● Task to carry out: Only the lines from the line that has "translate([outer_leg_x, 0, 0])" through the line that has "record = json.load(file)" should be reproduced, exactly and with both ends kept.

● Data shown:
__________
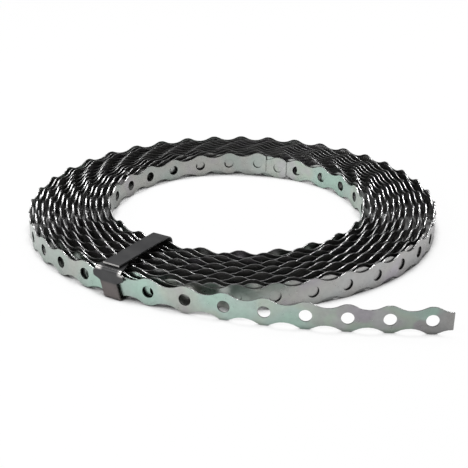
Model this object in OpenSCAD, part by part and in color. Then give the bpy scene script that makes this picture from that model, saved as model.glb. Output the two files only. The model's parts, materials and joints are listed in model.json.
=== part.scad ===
// A roll of wavy perforated steel strap, lying flat, with its free end run out and one sheet clip round it.
// Millimetres, +Z up. The origin is on the coil's axis at floor level. +X runs along the straight free end.

/* [Strap] */
// Width of the strap over its bulges
strap_w = 17; // [14:0.5:21]
// Thickness of the strap's sheet
strap_t = 0.8; // [0.5:0.1:1.2]
// Width that is left at a waist, halfway between two holes
waist_w = 10.8; // [9.5:0.1:12.5]
// Length of the straight crest that the punch leaves on each bulge
crest_l = 2.4; // [1:0.2:6]
// Hole diameter
hole_d = 7.5; // [5:0.1:7.6]
// Distance from hole to hole along the strap
hole_pitch = 23.5; // [20:0.5:30]

/* [Coil] */
// Diameter of the eye
eye_d = 182; // [150:2:220]
// Number of turns
turns = 14; // [8:1:18]
// Distance from one turn to the next
turn_pitch = 4.1; // [3.4:0.1:5]
// Places round the coil where each turn is joined to the next
joints = 6; // [4:1:8]
// Length of each of those joints along the turn
joint_l = 6; // [4:0.5:8]
// How far the joints stay within the waists
joint_drop = 0.2; // [0.1:0.1:0.5]

/* [Free end] */
// Holes in the part that bends away from the coil
bend_holes = 6; // [4:1:8]
// Holes in the straight part at its end
straight_holes = 2; // [1:1:6]
// Angle round the coil over which the free end bends away
peel_angle = 23; // [16:0.5:28]
// How far the root of the free end is let into the outer turn
root_sink = 0.6; // [0.4:0.1:0.7]

/* [Clip] */
// Thickness of the clip's sheet
clip_t = 0.9; // [0.6:0.1:1.2]
// Width of the clip's legs
clip_w = 12; // [9:0.5:14]
// Width of the head that the flap is bent from
head_w = 22; // [18:0.5:26]
// Height of the head at its full width, below the flap
head_h = 5; // [4:0.5:6]
// Height over which the outer leg flares into the head
flare_h = 3; // [2:0.5:4]
// Rounding of the head's upper corners
ear_r = 1.6; // [1:0.2:2]
// How far the outer leg's foot stands aside from its head
clip_skew = 2.4; // [0:0.2:4]
// Length of the flap under the top leg
flap_l = 10; // [6:0.5:14]
// Space between the clip's sheet and the strap
clip_play = 0.5; // [0.3:0.1:1]
// Space between the clip's inner leg and the eye's wall
inner_play = 2.2; // [0.8:0.1:3]
// Space between the flap and the top leg
flap_gap = 1.1; // [0.4:0.1:2]
// Inner radius of the clip's lower bends
small_bend_r = 0.8; // [0.5:0.1:1]
// Inner radius of the bend from the head into the flap
head_bend_r = 1.4; // [0.8:0.1:1.8]
// Inner radius of the bend from the top leg into the eye
large_bend_r = 4.5; // [2.5:0.1:6]
// Distance from the outer leg's face back to the top leg's cut end
lip_setback = 3.6; // [2:0.1:5]
// Place of the clip round the coil, measured from +X
clip_angle = -118.7; // [-170:0.1:-118.5]

/* [Hidden] */
$fn = 96;
big_fn = 180;
zinc = [0.72, 0.74, 0.72];
dark_steel = [0.22, 0.22, 0.23];
hole_fn = 48;
flare_steps = 6;
ear_steps = 4;
over = 1; // how far a cutting tool reaches past what it cuts

inner_r = eye_d / 2 + strap_t / 2; // middle of the innermost turn
outer_r = inner_r + (turns - 1) * turn_pitch; // middle of the outermost turn
coil_r = outer_r + strap_t / 2; // outside of the coil
joint_z = waist_w / 2 - joint_drop; // top of a joint, above the strap's middle

bulge_r = sqrt(pow(strap_w / 2, 2) + pow(crest_l / 2, 2)); // radius of a bulge about its hole

peel_start = -90 - peel_angle; // where the free end leaves the coil
peel_r = bend_holes * hole_pitch / (peel_angle * PI / 180); // radius of its bend
// distance along the free end from the start of its bend to its root, where it lies right in the outer turn
root_l = sqrt(2 * root_sink / (1 / outer_r - 1 / peel_r));

head_top = strap_w + clip_t + clip_play; // underside of the flap, above turns that ride over the lower leg
top_leg_z = head_top + clip_t + flap_gap; // underside of the top leg
inner_leg_x = eye_d / 2 - inner_play; // face of the inner leg that looks at the eye's wall
outer_leg_x = coil_r + clip_play; // face of the outer leg that looks at the coil

// Holes in one full turn of a given radius
function holes_round(r) = round(2 * PI * r / hole_pitch);

// Radius of the hollow between two bulges, which it meets without a corner
function hollow_r(pitch) =
    (pow(pitch / 2, 2) + pow(waist_w / 2, 2) - pow(bulge_r, 2)) / (2 * bulge_r - waist_w);

// What the punch takes from both edges of the strap between two bulges
module hollow_pair(pitch) {
    r = hollow_r(pitch);
    meet_z = bulge_r * (waist_w / 2 + r) / (bulge_r + r);
    for (side = [0, 1])
        mirror([0, side]) difference() {
            union() {
                translate([0, waist_w / 2 + r]) circle(r);
                translate([-pitch / 2, meet_z]) square([pitch, strap_w / 2 + over - meet_z]);
            }
            for (x = [-pitch / 2, pitch / 2]) translate([x, 0]) circle(bulge_r);
        }
}

// A strip of plain strap bent to radius r, from one angle to another, its middle at z = 0
module bent_strip(r, from, to) {
    rotate([0, 0, from])
        rotate_extrude(angle = to - from, $fn = big_fn)
            translate([r - strap_t / 2, -strap_w / 2]) square([strap_t, strap_w]);
}

// Stands what it is given upright at angle a, facing outwards, as a cutting tool through strap bent to radius r
module punch(r, a, reach = 0) {
    rotate([0, 0, a]) translate([r - strap_t / 2 - over, 0, 0]) rotate([90, 0, 90])
        linear_extrude(strap_t + 2 * over + reach) children();
}

// One closed turn of the strap with its holes and waves, apart from the first ones, which are left for later.
// The first hole follows on the waist where the free end leaves the coil.
module perforated_turn(r, for_later) {
    n = holes_round(r);
    difference() {
        bent_strip(r, 0, 360);
        for (k = [for_later:n - 1]) {
            punch(r, peel_start + (k + 0.5) * 360 / n) circle(d = hole_d, $fn = hole_fn);
            punch(r, peel_start + (k + 1) * 360 / n) hollow_pair(2 * PI * r / n);
        }
    }
}

// Where joint i of gap g lies, gaps being counted from the eye. Those of one gap stand between those of the next,
// and beside a perforated turn each lies on a waist.
function joint_angle(g, i) =
    let (place = (i + (g % 2) / 2) / joints,
         n = holes_round(g == 0 ? inner_r : outer_r))
    peel_start + 360 * (g == 0 || g == turns - 2 ? round(place * n) / n : place);

// The turns between the two perforated ones, and the joints that make one solid of all the turns
module middle_turns() {
    for (k = [1:turns - 2]) bent_strip(inner_r + k * turn_pitch, 0, 360);
    for (g = [0:turns - 2], i = [0:joints - 1]) {
        r = inner_r + g * turn_pitch;
        a = joint_l / (r + turn_pitch / 2) * 180 / PI;
        rotate([0, 0, joint_angle(g, i) - a / 2]) rotate_extrude(angle = a, $fn = big_fn)
            translate([r, -joint_z]) square([turn_pitch, 2 * joint_z]);
    }
}

// Straight strap with its waves, from one waist to another
module straight_strap(n) {
    rotate([90, 0, 0]) linear_extrude(strap_t, center = true) difference() {
        translate([0, -strap_w / 2]) square([n * hole_pitch, strap_w]);
        for (k = [0:n]) translate([k * hole_pitch, 0]) hollow_pair(hole_pitch);
        for (k = [0:n - 1]) translate([(k + 0.5) * hole_pitch, 0]) circle(d = hole_d, $fn = hole_fn);
    }
}

// The free end: a bend that grows out of the outer turn, then a straight run to the cut.
// Its first waist is left to outer_turn.
module free_end() {
    step = peel_angle / bend_holes;
    root_angle = root_l / peel_r * 180 / PI;
    middle = outer_r - root_sink - peel_r;
    translate([middle * cos(peel_start), middle * sin(peel_start), 0]) {
        difference() {
            bent_strip(peel_r, peel_start + root_angle, -90);
            for (k = [2:bend_holes]) punch(peel_r, peel_start + k * step) hollow_pair(hole_pitch);
            for (k = [1:bend_holes - 1])
                punch(peel_r, peel_start + (k + 0.5) * step) circle(d = hole_d, $fn = hole_fn);
        }
        translate([0, -peel_r, 0]) straight_strap(straight_holes);
    }
}

// The outermost turn with the free end. At the first hole and waist both still lie together, and are punched as one.
module outer_turn() {
    step = 360 / holes_round(outer_r);
    stand_off = pow(1.5 * hole_pitch, 2) / 2 * (1 / outer_r - 1 / peel_r); // of the free end, past that waist
    difference() {
        union() {
            perforated_turn(outer_r, 1);
            free_end();
        }
        punch(outer_r, peel_start + step / 2) circle(d = hole_d, $fn = hole_fn);
        punch(outer_r, peel_start + step, stand_off) hollow_pair(hole_pitch);
    }
}

// Way under the coil in which the clip's lower leg lies
module clip_way() {
    rotate([0, 0, clip_angle]) translate([inner_leg_x - over, -clip_w / 2 - clip_play, -over])
        cube([outer_leg_x - inner_leg_x + 2 * over, clip_w + clip_skew + 2 * clip_play, over + clip_t + clip_play]);
}

module strap() {
    color(zinc) difference() {
        translate([0, 0, strap_w / 2]) {
            outer_turn();
            middle_turns();
            perforated_turn(inner_r, 0);
        }
        clip_way();
    }
}

// A quarter bend of sheet about a line along Y, inner radius r, turned by a
module sheet_bend(x, z, r, a, w) {
    translate([x, 0, z]) rotate([90, 0, 0]) rotate([0, 0, a])
        rotate_extrude(angle = 90) translate([r, -w / 2]) square([clip_t, w]);
}

// A flat leg of sheet between two corners in the plane across the coil
module leg(x1, x2, z1, z2) {
    translate([x1, -clip_w / 2, z1]) cube([x2 - x1, clip_w, z2 - z1]);
}

// A level sheet of width w1 at x1 and w2 at x2, where it stands aside by skew
module tapered_leg(x1, x2, z, w1, w2, skew = 0) {
    translate([0, 0, z]) linear_extrude(clip_t)
        polygon([[x1, -w1 / 2], [x2, skew - w2 / 2], [x2, skew + w2 / 2], [x1, w1 / 2]]);
}

// Outline of the outer leg: narrow below, flared into a head with rounded upper corners
module outer_leg_outline() {
    z_low = clip_t + small_bend_r;
    z_flare = head_top - head_h - flare_h;
    z_top = head_top - head_bend_r;
    flare = [for (i = [0:flare_steps]) let (u = i / flare_steps)
        [clip_w / 2 + (head_w - clip_w) / 2 * (1 - cos(180 * u)) / 2, z_flare + flare_h * u]];
    ear = [for (i = [0:ear_steps]) let (u = 90 * i / ear_steps)
        [head_w / 2 - ear_r * (1 - cos(u)), z_top - ear_r * (1 - sin(u))]];
    foot = [[clip_skew + clip_w / 2, z_low], [clip_skew - clip_w / 2, z_low]];
    half = concat(flare, ear);
    last = len(half) - 1;
    other_half = [for (i = [0:last]) [-half[last - i][0], half[last - i][1]]];
    polygon(concat([foot[0]], half, other_half, [foot[1]]));
}

module clip() {
    low = small_bend_r;
    high = large_bend_r;
    lip_x = outer_leg_x + clip_t - lip_setback;
    flap_x = outer_leg_x - head_bend_r;
    flap_w = head_w - 2 * ear_r;
    color(dark_steel) rotate([0, 0, clip_angle]) {
        leg(inner_leg_x + high, lip_x, top_leg_z, top_leg_z + clip_t);
        sheet_bend(inner_leg_x + high, top_leg_z - high, high, 90, clip_w);
        leg(inner_leg_x - clip_t, inner_leg_x, clip_t + low, top_leg_z - high);
        sheet_bend(inner_leg_x + low, clip_t + low, low, 180, clip_w);
        tapered_leg(inner_leg_x + low, outer_leg_x - low, 0, clip_w, clip_w, clip_skew);
        translate([0, clip_skew, 0]) sheet_bend(outer_leg_x - low, clip_t + low, low, 270, clip_w);
        translate([outer_leg_x, 0, 0]) rotate([90, 0, 90]) linear_extrude(clip_t) outer_leg_outline();
        sheet_bend(flap_x, head_top - head_bend_r, head_bend_r, 0, flap_w);
        tapered_leg(flap_x - flap_l, flap_x, head_top, clip_w, flap_w);
    }
}

strap();
clip();
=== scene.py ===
import json
import math

import bpy
import numpy as np
from mathutils import Matrix, Vector, noise

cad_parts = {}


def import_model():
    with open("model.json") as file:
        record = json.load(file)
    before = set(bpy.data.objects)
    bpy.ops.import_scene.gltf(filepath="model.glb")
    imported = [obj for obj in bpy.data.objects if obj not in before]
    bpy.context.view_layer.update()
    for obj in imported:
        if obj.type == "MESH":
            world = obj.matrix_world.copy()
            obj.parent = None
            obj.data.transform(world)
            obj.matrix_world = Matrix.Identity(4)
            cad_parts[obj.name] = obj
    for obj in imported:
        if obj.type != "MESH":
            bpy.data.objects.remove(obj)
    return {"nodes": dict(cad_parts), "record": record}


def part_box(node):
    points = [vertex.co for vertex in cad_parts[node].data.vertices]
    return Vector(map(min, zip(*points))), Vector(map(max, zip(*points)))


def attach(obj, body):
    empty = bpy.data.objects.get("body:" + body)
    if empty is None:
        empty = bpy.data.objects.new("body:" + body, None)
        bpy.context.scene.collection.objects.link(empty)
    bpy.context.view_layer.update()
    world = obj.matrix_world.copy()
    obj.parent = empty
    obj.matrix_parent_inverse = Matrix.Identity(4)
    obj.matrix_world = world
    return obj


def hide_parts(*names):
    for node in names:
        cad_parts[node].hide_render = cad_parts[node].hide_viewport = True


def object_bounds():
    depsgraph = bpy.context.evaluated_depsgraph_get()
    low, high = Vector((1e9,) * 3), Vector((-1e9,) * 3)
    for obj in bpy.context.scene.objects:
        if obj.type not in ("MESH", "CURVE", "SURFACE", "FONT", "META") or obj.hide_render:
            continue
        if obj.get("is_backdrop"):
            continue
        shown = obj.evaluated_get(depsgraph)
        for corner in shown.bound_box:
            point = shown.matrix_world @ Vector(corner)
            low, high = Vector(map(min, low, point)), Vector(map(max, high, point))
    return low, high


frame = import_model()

MM = 0.001
cad_lo, cad_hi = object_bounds()

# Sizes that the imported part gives
strap_lo, strap_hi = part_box("strap")
mounts = {m["name"]: m for m in frame["record"]["mounts"]}
end_holes = mounts["free_end_holes"]
STRAP_W = strap_hi.z - strap_lo.z
PITCH = end_holes["dims"]["spacing_x_mm"] * MM
HOLE_R = end_holes["dims"]["hole_r_mm"] * MM
END_X, END_Y, END_Z = end_holes["pos_m"]

# The strap's section and outline
STRAP_T = 0.8 * MM
WAIST_W = 10.8 * MM
CREST_L = 2.4 * MM  # the flat top of each bulge

# The free end: a straight stretch at the cut, and a bend that grows out of the coil at its root
STRAIGHT_L = 2 * PITCH
BEND_L = 6 * PITCH
PEEL_ANGLE = math.radians(23)
ROOT_ANGLE = -math.pi / 2 - PEEL_ANGLE
ROOT_SINK = 0.6 * MM  # how far the root lies inside the coil's outer radius

# The coil: one spiral, wound clockwise inwards
TURNS = 13.51
OUTER_R = strap_hi.x - STRAP_T / 2
INNER_END_R = 90.0 * MM
ROUTE_STEP = 0.5 * MM  # between the points of the strap's middle line

# How far its outermost and innermost turn are out of round, as shares of cos 2a, sin 2a, cos a and sin a
OUTER_OVAL = (0.80 * MM, 2.02 * MM, 0.10 * MM, -0.65 * MM)
INNER_OVAL = (-1.31 * MM, -0.75 * MM, -0.31 * MM, -0.26 * MM)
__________
● Reply to the exercise:
        translate([outer_leg_x, 0, 0]) rotate([90, 0, 90]) linear_extrude(clip_t) outer_leg_outline();
        sheet_bend(flap_x, head_top - head_bend_r, head_bend_r, 0, flap_w);
        tapered_leg(flap_x - flap_l, flap_x, head_top, clip_w, flap_w);
    }
}

strap();
clip();
=== scene.py ===
import json
import math

import bpy
import numpy as np
from mathutils import Matrix, Vector, noise

cad_parts = {}


def import_model():
    with open("model.json") as file:
        record = json.load(file)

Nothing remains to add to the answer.